Key Measures to Ensure Condensate Quality
Modern evaporator systems incorporate multiple design and control strategies to minimize contamination and ensure consistently high condensate purity.
1. High-Efficiency Demister System
A properly designed three-stage demister, combined with optimized vapor velocity and sufficient vapor-liquid separation height, effectively removes entrained liquid droplets from the vapor stream. This significantly reduces carryover and improves condensate quality.
2. Precise Evaporation Temperature Control
An advanced Heat and Balance System (HABS) maintains precise control of the evaporation temperature throughout the process. By preventing excessive boiling temperatures, the system minimizes the vaporization of high-boiling-point contaminants and volatile impurities, helping maintain clean condensate.
3. Automatic pH Control
An automated acid and alkali dosing system continuously adjusts the feed solution pH based on real-time pH and COD measurements. Maintaining the optimum pH improves process stability and helps prevent undesirable contaminants from entering the condensate.
4. Foam Detection and Automatic Antifoam Dosing
Foam formation is one of the primary causes of condensate contamination. An intelligent foam detection system continuously monitors the evaporator and automatically injects antifoaming agents whenever excessive foam is detected, effectively preventing foam carryover.
5. Integrated Pretreatment and Post-Treatment Systems
Depending on the feed characteristics and required condensate quality, additional treatment units can be incorporated into the process, including:
• Chemical precipitation tanks
• Filtration systems
• Oil-water separators
• Activated carbon filters
• Reverse osmosis (RO) systems
• Ion exchange units
These pretreatment and polishing processes further improve feed quality or enhance condensate purity for reuse.
6. Real-Time Online Quality Monitoring
Online instruments continuously monitor critical condensate quality parameters such as conductivity, pH, COD, TOC, or ammonia concentration. If the condensate quality falls outside the preset limits, the control system automatically diverts the off-spec condensate back to the evaporator or to a dedicated treatment system, ensuring that only qualified condensate is discharged or reused.
Conclusion
Maintaining high condensate quality requires more than efficient evaporation, it depends on a well-integrated combination of equipment design, process control, and intelligent monitoring.

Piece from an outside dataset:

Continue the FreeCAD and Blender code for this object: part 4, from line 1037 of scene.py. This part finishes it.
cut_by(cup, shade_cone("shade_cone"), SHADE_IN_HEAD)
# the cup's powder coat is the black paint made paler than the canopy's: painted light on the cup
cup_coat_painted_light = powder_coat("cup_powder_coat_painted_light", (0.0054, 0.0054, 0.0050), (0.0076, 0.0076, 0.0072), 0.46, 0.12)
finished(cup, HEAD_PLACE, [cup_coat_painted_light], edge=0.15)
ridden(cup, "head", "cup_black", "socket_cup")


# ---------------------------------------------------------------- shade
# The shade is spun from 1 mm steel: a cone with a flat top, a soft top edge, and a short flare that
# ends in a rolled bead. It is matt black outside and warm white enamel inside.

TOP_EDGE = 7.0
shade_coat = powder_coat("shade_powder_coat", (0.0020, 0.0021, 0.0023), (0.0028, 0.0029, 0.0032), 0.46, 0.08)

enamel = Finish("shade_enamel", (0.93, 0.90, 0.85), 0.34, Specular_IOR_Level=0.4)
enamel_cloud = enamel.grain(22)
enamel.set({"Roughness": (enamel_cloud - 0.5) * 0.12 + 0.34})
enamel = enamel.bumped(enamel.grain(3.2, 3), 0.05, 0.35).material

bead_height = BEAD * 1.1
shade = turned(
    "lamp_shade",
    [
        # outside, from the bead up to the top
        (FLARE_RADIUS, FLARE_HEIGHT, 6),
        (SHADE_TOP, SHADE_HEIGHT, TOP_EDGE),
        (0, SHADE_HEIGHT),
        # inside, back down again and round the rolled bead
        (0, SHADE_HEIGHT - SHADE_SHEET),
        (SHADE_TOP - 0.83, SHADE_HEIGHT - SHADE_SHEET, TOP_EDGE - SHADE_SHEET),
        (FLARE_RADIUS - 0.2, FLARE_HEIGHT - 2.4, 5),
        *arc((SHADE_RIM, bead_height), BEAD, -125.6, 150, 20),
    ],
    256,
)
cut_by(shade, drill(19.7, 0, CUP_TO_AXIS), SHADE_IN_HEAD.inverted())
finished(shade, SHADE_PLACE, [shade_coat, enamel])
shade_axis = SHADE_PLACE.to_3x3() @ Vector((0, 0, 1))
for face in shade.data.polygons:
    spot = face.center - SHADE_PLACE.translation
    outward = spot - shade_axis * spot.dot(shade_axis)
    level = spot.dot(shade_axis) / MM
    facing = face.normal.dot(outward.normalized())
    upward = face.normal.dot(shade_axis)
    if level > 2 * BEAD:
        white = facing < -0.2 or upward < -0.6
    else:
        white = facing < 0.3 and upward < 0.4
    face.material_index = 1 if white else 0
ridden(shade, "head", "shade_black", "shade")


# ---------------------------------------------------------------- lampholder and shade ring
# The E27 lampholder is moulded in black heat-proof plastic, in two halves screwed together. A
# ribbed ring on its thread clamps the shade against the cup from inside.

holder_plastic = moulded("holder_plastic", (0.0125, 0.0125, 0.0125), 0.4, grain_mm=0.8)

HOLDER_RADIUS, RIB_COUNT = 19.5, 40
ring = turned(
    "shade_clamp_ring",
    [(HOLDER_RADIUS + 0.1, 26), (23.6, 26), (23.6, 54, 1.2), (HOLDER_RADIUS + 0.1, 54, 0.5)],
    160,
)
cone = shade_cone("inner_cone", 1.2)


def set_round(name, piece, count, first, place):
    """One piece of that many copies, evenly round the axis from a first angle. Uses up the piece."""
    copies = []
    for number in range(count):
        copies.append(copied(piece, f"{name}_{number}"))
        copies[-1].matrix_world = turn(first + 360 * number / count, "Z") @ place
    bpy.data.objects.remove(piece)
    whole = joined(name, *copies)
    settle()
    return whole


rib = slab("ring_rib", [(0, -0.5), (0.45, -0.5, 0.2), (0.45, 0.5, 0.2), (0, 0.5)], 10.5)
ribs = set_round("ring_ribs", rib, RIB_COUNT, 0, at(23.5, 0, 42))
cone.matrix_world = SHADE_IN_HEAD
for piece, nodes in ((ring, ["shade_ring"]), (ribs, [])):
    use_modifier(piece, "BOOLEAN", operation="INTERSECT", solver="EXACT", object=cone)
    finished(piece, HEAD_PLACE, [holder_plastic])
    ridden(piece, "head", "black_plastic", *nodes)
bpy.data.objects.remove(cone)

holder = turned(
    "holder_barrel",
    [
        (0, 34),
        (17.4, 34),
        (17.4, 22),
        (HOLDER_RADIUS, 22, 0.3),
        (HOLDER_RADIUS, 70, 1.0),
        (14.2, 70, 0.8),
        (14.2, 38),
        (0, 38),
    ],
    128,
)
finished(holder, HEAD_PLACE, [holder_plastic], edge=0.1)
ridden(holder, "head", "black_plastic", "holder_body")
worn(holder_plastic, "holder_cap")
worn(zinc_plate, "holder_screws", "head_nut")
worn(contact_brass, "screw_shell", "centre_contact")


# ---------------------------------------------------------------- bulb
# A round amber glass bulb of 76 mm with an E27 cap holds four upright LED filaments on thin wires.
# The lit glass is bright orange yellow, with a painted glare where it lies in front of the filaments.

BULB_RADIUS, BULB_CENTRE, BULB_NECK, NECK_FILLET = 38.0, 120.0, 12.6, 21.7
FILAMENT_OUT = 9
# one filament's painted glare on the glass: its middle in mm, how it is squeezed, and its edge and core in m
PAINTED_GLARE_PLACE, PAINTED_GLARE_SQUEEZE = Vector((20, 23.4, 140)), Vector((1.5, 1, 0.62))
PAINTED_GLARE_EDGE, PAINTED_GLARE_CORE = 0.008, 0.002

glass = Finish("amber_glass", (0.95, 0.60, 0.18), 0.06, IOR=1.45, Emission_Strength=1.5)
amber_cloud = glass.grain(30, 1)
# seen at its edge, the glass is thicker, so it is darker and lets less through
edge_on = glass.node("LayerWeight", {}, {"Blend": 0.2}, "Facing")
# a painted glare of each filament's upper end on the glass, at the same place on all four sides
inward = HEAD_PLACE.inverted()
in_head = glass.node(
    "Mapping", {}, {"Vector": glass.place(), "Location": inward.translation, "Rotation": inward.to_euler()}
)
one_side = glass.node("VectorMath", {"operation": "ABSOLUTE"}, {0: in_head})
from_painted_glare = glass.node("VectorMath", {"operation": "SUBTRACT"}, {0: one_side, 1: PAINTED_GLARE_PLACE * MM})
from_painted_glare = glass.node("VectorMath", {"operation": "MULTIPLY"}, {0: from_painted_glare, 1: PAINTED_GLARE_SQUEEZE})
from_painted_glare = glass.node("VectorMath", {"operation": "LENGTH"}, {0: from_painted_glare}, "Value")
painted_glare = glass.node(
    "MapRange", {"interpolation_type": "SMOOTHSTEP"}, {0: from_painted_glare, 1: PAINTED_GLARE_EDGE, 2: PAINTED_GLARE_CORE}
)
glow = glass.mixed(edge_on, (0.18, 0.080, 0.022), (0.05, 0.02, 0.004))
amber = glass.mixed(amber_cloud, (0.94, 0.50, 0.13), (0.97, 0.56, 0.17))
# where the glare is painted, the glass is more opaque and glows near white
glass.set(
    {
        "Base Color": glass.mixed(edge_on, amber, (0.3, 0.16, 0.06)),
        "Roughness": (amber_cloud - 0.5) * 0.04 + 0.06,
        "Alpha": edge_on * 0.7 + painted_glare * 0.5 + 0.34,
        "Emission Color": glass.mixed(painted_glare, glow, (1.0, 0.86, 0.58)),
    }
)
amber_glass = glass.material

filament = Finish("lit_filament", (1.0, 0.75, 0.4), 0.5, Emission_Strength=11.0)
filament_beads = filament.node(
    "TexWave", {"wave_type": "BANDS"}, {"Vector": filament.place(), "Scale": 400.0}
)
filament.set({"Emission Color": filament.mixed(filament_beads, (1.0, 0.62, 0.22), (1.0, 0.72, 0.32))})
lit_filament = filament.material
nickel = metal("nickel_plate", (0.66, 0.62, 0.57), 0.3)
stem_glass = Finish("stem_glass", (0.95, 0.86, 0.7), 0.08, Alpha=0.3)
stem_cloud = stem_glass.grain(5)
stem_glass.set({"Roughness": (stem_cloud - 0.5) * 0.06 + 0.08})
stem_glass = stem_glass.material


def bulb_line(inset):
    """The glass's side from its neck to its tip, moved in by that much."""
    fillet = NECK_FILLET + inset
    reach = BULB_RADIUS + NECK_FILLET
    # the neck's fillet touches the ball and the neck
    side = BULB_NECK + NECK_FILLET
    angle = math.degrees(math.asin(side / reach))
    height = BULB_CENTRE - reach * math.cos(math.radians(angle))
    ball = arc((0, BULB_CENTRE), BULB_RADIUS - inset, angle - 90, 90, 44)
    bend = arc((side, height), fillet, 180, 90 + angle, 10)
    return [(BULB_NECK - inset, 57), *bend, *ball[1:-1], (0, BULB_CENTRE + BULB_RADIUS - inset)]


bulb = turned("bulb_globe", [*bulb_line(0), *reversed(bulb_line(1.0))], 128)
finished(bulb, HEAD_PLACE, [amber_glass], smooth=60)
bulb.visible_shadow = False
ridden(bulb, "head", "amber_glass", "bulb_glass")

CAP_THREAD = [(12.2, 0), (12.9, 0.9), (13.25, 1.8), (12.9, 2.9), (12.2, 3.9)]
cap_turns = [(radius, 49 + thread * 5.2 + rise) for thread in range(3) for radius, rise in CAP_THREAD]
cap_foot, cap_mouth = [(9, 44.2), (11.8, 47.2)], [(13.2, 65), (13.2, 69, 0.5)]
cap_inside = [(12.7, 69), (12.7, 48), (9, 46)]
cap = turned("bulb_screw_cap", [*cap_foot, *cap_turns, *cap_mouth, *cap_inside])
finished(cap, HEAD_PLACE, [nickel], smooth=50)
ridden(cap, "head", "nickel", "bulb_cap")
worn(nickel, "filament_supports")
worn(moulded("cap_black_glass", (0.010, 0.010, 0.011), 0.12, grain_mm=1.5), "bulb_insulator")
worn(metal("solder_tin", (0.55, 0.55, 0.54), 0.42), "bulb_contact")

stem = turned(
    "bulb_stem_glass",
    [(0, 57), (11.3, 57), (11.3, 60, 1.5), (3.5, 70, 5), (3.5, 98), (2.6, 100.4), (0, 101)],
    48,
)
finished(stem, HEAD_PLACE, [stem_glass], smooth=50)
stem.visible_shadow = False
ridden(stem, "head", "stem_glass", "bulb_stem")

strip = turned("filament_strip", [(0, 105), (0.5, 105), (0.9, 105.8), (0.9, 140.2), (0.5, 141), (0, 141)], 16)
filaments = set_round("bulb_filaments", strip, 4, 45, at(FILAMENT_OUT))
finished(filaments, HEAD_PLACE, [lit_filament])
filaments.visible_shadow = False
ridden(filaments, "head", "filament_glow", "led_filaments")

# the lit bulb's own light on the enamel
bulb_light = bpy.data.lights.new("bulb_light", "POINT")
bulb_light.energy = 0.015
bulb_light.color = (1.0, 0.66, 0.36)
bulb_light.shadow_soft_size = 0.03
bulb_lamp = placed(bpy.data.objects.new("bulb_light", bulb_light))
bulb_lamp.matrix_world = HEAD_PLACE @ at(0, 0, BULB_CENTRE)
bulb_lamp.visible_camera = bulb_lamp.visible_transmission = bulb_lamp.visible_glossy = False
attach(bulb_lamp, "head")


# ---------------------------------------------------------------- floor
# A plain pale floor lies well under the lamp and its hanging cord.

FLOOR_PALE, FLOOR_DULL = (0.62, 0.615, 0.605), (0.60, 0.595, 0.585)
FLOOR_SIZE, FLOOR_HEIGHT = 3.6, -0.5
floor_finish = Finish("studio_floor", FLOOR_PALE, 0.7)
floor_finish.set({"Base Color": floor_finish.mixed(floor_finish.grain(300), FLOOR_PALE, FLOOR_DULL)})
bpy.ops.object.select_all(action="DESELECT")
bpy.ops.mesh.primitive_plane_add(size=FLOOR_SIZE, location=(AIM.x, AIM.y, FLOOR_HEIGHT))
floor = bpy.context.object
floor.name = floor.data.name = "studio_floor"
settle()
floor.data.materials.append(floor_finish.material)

The most suitable condensate protection measures should be selected according to the characteristics of the feed solution, the required water quality standards, and the specific process requirements. By combining efficient vapor-liquid separation, precise temperature control, automated pH regulation, foam management, appropriate pretreatment, and continuous online monitoring, modern evaporator systems can consistently produce high-purity condensate suitable for reuse while meeting strict environmental and operational standards.